Heidemann and the South Korean fencer Shin A Lam ended their semi final undecided, meaning a sudden death extra minute was called for – with the first to land a hit to be the winner. Shin had priority, meaning that if no hit was made, she would win, Die Welt newspaper reported.

The nerve-wracking minute drew to a close with no conclusive hit, until Heidemann hit with 0:01 left on the clock – less than a second. Yet the clock had been reset to provide the extra second after what the BBC said was an infringement by Shin.

As Heidemann celebrated and Shin sat down in tears, the South Korean coach contested the result, causing more than an hour’s delay, during which time Shin remained on the piste – if she left it would be considered acceptance of the result.

After the South Korean protests and appeals were considered and rejected Shin had to fight for the bronze, but lost – and Heidemann faced Ukrainian fencer Yana Schemyakina.
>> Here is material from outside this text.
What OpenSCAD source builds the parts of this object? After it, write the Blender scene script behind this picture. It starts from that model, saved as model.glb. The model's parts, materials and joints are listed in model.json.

She lost that, but claimed the silver medal, Germany’s first metal of the Olympics.

“Of course I would have liked to have had the last hit,” she said afterwards. “But I am satisfied nonetheless. I am happy for Jana, she is a nice girl.” And she expressed sympathy for Shin, saying, “I am sorry for her.”

Tuesday sees a good chance for gold in the eventing where Ingrid Klimke shares the lead with Swedish rider Sara Algotsson-Ostholt. Germany’s world champion Michael Jung was lying in fourth on Tuesday.

Table tennis star Timo Boll was unexpectedly knocked out of competition on Monday after losing against Romanian Adrian Crisan. “I simply want to cry. I am very disappointed and will need a few days to get over this,” he said.